The district, however, still seeks to increase salaries to account for the rising cost of living. The average Aspen teacher salary in the 2023/24 school year was $75,110, according to the Colorado Department of Education. The 2024 salary required to meet a basic cost of living for a family of four was $148,512, according to data collected by the Pitkin County Planning and Zoning Commision.

Josh Anderson, Aspen Education Association vice president and Aspen High School math teacher, gathered staff feedback about expenditures cuts and salary increases. He compared the district’s average salary to the Boulder Valley School District, the highest paid district in Colorado with a 2023/24 average teacher salary over $95,000, to see if Aspen could arrive at similar wages.

“And I think the trade-offs there were significant,” he told The Aspen Times on Thursday of the required cuts. “Significantly bigger classroom size and significantly less planning time.”

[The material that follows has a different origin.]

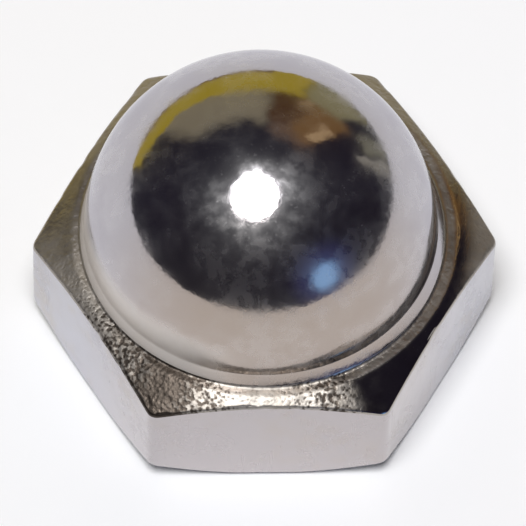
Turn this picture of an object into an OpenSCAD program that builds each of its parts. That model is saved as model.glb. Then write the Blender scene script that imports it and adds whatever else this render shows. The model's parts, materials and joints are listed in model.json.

The recent lack of state funding to the district compounds its financial troubles. The Aspen School District lost $6 million in annual state aid when Colorado deemed Pitkin County’s assessed property values — and by extension the district’s property tax funding — high enough to remove most government contributions just before the 2023/24 school year. The 2024 average price of a single-family Pitkin County home was $13.3 million, a 183% increase from 2018, according to data collected by the county. 

In the past the state would complement the property taxes directed at the school district with government funds, according to Rodino. 

“The state transferred that burden to local taxpayers,” Rodino said. 

The school district received only $860,000 from the state in the 2023/24 school year, a drop from $6.5 million the year before, according to Rodino. School district tax payers saw a 50% to 70% tax increase to account for the shortfall, she added.

The school district has operated at a deficit for four of the past five years, according to Rodino.